Description of the task >> The data must be returned in full and exactly as given.

Supplied material >>
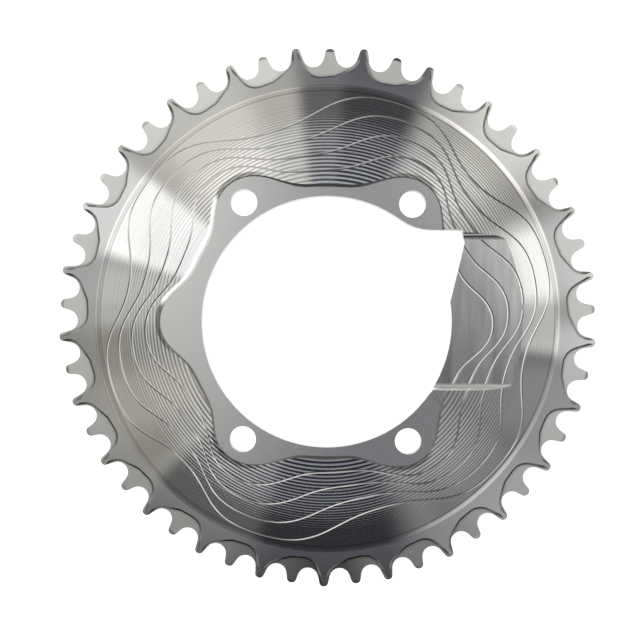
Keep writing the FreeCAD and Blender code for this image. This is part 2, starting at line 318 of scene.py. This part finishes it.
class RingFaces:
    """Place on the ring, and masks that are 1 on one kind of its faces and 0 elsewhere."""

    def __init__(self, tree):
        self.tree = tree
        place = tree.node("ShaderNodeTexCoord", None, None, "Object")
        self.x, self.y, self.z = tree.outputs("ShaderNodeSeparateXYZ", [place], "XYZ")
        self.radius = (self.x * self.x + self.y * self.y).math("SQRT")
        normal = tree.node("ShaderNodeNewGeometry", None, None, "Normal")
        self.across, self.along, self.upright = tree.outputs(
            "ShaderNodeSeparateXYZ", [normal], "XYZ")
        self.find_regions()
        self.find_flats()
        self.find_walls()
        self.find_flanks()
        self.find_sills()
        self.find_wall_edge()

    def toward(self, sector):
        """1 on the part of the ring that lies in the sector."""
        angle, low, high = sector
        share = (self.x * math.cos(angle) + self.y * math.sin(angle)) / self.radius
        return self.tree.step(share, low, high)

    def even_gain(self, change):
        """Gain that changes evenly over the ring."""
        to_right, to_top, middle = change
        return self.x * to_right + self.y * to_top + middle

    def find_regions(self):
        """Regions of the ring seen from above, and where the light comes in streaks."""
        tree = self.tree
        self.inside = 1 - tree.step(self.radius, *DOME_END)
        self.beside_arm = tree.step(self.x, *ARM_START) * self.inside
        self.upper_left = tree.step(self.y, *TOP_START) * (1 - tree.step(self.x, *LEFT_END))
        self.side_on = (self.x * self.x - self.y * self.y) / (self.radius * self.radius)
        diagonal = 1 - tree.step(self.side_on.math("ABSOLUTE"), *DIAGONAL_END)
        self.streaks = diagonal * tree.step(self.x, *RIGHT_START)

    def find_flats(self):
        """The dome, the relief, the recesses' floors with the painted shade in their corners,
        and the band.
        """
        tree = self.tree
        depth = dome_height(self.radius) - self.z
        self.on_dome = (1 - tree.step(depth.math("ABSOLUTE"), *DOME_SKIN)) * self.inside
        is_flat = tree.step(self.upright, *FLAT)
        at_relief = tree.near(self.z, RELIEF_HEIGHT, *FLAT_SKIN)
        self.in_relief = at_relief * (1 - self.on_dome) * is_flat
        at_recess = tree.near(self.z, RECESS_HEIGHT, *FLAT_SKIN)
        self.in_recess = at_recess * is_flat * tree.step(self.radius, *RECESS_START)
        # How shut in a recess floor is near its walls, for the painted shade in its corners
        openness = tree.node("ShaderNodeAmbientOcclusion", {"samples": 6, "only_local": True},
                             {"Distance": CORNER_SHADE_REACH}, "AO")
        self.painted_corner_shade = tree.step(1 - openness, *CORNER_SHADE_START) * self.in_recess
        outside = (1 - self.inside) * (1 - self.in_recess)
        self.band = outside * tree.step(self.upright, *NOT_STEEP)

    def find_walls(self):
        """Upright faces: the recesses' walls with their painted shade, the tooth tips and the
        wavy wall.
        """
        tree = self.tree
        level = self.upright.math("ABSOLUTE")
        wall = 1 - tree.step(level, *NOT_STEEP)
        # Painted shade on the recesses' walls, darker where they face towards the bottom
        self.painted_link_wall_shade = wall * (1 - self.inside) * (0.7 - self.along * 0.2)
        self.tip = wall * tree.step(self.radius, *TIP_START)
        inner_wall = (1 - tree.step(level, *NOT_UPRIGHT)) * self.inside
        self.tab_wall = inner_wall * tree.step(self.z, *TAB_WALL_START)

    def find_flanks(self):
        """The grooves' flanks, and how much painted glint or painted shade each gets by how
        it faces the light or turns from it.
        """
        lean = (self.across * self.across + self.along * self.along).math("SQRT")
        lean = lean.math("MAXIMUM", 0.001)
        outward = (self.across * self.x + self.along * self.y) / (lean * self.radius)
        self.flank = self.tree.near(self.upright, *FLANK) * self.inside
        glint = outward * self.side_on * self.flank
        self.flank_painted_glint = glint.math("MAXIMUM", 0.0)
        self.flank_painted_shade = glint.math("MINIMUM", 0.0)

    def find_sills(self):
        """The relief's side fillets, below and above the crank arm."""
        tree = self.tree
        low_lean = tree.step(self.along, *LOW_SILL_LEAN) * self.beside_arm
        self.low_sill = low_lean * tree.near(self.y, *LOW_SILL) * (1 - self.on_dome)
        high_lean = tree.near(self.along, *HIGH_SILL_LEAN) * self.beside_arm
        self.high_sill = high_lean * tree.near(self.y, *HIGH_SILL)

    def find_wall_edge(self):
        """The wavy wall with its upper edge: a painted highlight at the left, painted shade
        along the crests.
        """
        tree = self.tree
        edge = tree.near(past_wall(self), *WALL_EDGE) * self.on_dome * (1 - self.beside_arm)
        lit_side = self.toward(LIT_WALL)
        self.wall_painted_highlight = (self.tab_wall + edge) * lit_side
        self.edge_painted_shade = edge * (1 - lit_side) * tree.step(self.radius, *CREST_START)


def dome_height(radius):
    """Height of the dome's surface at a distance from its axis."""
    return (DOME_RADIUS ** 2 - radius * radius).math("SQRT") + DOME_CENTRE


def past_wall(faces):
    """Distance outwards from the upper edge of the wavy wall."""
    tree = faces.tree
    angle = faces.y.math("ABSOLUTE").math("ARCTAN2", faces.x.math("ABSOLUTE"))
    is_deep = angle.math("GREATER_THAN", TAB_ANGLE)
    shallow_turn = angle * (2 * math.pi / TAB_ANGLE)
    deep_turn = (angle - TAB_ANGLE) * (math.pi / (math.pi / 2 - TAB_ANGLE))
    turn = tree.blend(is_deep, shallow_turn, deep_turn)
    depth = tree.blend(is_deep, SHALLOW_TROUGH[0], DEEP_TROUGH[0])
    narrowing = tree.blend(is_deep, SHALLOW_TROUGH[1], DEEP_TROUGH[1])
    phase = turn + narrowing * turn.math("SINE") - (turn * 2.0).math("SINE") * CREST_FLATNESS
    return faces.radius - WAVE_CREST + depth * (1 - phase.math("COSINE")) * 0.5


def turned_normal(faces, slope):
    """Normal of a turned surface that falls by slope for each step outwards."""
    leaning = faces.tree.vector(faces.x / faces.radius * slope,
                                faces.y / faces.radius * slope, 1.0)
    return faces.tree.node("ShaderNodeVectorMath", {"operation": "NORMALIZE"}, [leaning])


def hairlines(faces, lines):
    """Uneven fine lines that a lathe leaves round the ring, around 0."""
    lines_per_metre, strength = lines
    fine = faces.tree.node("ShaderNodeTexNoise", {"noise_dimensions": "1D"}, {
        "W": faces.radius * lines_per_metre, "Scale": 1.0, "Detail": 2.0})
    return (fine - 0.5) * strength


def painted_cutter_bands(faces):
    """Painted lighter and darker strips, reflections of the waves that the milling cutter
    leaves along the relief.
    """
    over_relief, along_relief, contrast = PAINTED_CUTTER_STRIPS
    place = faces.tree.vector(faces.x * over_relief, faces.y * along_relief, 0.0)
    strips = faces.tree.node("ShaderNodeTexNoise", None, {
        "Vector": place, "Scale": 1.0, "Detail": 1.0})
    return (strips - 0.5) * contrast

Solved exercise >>
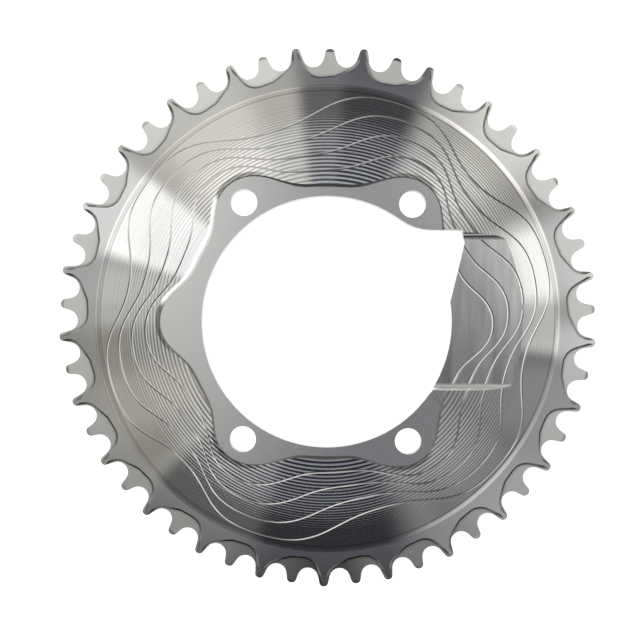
Keep writing the FreeCAD and Blender code for this image. This is part 2, starting at line 318 of scene.py. This part finishes it.
class RingFaces:
    """Place on the ring, and masks that are 1 on one kind of its faces and 0 elsewhere."""

    def __init__(self, tree):
        self.tree = tree
        place = tree.node("ShaderNodeTexCoord", None, None, "Object")
        self.x, self.y, self.z = tree.outputs("ShaderNodeSeparateXYZ", [place], "XYZ")
        self.radius = (self.x * self.x + self.y * self.y).math("SQRT")
        normal = tree.node("ShaderNodeNewGeometry", None, None, "Normal")
        self.across, self.along, self.upright = tree.outputs(
            "ShaderNodeSeparateXYZ", [normal], "XYZ")
        self.find_regions()
        self.find_flats()
        self.find_walls()
        self.find_flanks()
        self.find_sills()
        self.find_wall_edge()

    def toward(self, sector):
        """1 on the part of the ring that lies in the sector."""
        angle, low, high = sector
        share = (self.x * math.cos(angle) + self.y * math.sin(angle)) / self.radius
        return self.tree.step(share, low, high)

    def even_gain(self, change):
        """Gain that changes evenly over the ring."""
        to_right, to_top, middle = change
        return self.x * to_right + self.y * to_top + middle

    def find_regions(self):
        """Regions of the ring seen from above, and where the light comes in streaks."""
        tree = self.tree
        self.inside = 1 - tree.step(self.radius, *DOME_END)
        self.beside_arm = tree.step(self.x, *ARM_START) * self.inside
        self.upper_left = tree.step(self.y, *TOP_START) * (1 - tree.step(self.x, *LEFT_END))
        self.side_on = (self.x * self.x - self.y * self.y) / (self.radius * self.radius)
        diagonal = 1 - tree.step(self.side_on.math("ABSOLUTE"), *DIAGONAL_END)
        self.streaks = diagonal * tree.step(self.x, *RIGHT_START)

    def find_flats(self):
        """The dome, the relief, the recesses' floors with the painted shade in their corners,
        and the band.
        """
        tree = self.tree
        depth = dome_height(self.radius) - self.z
        self.on_dome = (1 - tree.step(depth.math("ABSOLUTE"), *DOME_SKIN)) * self.inside
        is_flat = tree.step(self.upright, *FLAT)
        at_relief = tree.near(self.z, RELIEF_HEIGHT, *FLAT_SKIN)
        self.in_relief = at_relief * (1 - self.on_dome) * is_flat
        at_recess = tree.near(self.z, RECESS_HEIGHT, *FLAT_SKIN)
        self.in_recess = at_recess * is_flat * tree.step(self.radius, *RECESS_START)
        # How shut in a recess floor is near its walls, for the painted shade in its corners
        openness = tree.node("ShaderNodeAmbientOcclusion", {"samples": 6, "only_local": True},
                             {"Distance": CORNER_SHADE_REACH}, "AO")
        self.painted_corner_shade = tree.step(1 - openness, *CORNER_SHADE_START) * self.in_recess
        outside = (1 - self.inside) * (1 - self.in_recess)
        self.band = outside * tree.step(self.upright, *NOT_STEEP)

    def find_walls(self):
        """Upright faces: the recesses' walls with their painted shade, the tooth tips and the
        wavy wall.
        """
        tree = self.tree
        level = self.upright.math("ABSOLUTE")
        wall = 1 - tree.step(level, *NOT_STEEP)
        # Painted shade on the recesses' walls, darker where they face towards the bottom
        self.painted_link_wall_shade = wall * (1 - self.inside) * (0.7 - self.along * 0.2)
        self.tip = wall * tree.step(self.radius, *TIP_START)
        inner_wall = (1 - tree.step(level, *NOT_UPRIGHT)) * self.inside
        self.tab_wall = inner_wall * tree.step(self.z, *TAB_WALL_START)

    def find_flanks(self):
        """The grooves' flanks, and how much painted glint or painted shade each gets by how
        it faces the light or turns from it.
        """
        lean = (self.across * self.across + self.along * self.along).math("SQRT")
        lean = lean.math("MAXIMUM", 0.001)
        outward = (self.across * self.x + self.along * self.y) / (lean * self.radius)
        self.flank = self.tree.near(self.upright, *FLANK) * self.inside
        glint = outward * self.side_on * self.flank
        self.flank_painted_glint = glint.math("MAXIMUM", 0.0)
        self.flank_painted_shade = glint.math("MINIMUM", 0.0)

    def find_sills(self):
        """The relief's side fillets, below and above the crank arm."""
        tree = self.tree
        low_lean = tree.step(self.along, *LOW_SILL_LEAN) * self.beside_arm
        self.low_sill = low_lean * tree.near(self.y, *LOW_SILL) * (1 - self.on_dome)
        high_lean = tree.near(self.along, *HIGH_SILL_LEAN) * self.beside_arm
        self.high_sill = high_lean * tree.near(self.y, *HIGH_SILL)

    def find_wall_edge(self):
        """The wavy wall with its upper edge: a painted highlight at the left, painted shade
        along the crests.
        """
        tree = self.tree
        edge = tree.near(past_wall(self), *WALL_EDGE) * self.on_dome * (1 - self.beside_arm)
        lit_side = self.toward(LIT_WALL)
        self.wall_painted_highlight = (self.tab_wall + edge) * lit_side
        self.edge_painted_shade = edge * (1 - lit_side) * tree.step(self.radius, *CREST_START)


def dome_height(radius):
    """Height of the dome's surface at a distance from its axis."""
    return (DOME_RADIUS ** 2 - radius * radius).math("SQRT") + DOME_CENTRE


def past_wall(faces):
    """Distance outwards from the upper edge of the wavy wall."""
    tree = faces.tree
    angle = faces.y.math("ABSOLUTE").math("ARCTAN2", faces.x.math("ABSOLUTE"))
    is_deep = angle.math("GREATER_THAN", TAB_ANGLE)
    shallow_turn = angle * (2 * math.pi / TAB_ANGLE)
    deep_turn = (angle - TAB_ANGLE) * (math.pi / (math.pi / 2 - TAB_ANGLE))
    turn = tree.blend(is_deep, shallow_turn, deep_turn)
    depth = tree.blend(is_deep, SHALLOW_TROUGH[0], DEEP_TROUGH[0])
    narrowing = tree.blend(is_deep, SHALLOW_TROUGH[1], DEEP_TROUGH[1])
    phase = turn + narrowing * turn.math("SINE") - (turn * 2.0).math("SINE") * CREST_FLATNESS
    return faces.radius - WAVE_CREST + depth * (1 - phase.math("COSINE")) * 0.5


def turned_normal(faces, slope):
    """Normal of a turned surface that falls by slope for each step outwards."""
    leaning = faces.tree.vector(faces.x / faces.radius * slope,
                                faces.y / faces.radius * slope, 1.0)
    return faces.tree.node("ShaderNodeVectorMath", {"operation": "NORMALIZE"}, [leaning])


def hairlines(faces, lines):
    """Uneven fine lines that a lathe leaves round the ring, around 0."""
    lines_per_metre, strength = lines
    fine = faces.tree.node("ShaderNodeTexNoise", {"noise_dimensions": "1D"}, {
        "W": faces.radius * lines_per_metre, "Scale": 1.0, "Detail": 2.0})
    return (fine - 0.5) * strength


def painted_cutter_bands(faces):
    """Painted lighter and darker strips, reflections of the waves that the milling cutter
    leaves along the relief.
    """
    over_relief, along_relief, contrast = PAINTED_CUTTER_STRIPS
    place = faces.tree.vector(faces.x * over_relief, faces.y * along_relief, 0.0)
    strips = faces.tree.node("ShaderNodeTexNoise", None, {
        "Vector": place, "Scale": 1.0, "Detail": 1.0})
    return (strips - 0.5) * contrast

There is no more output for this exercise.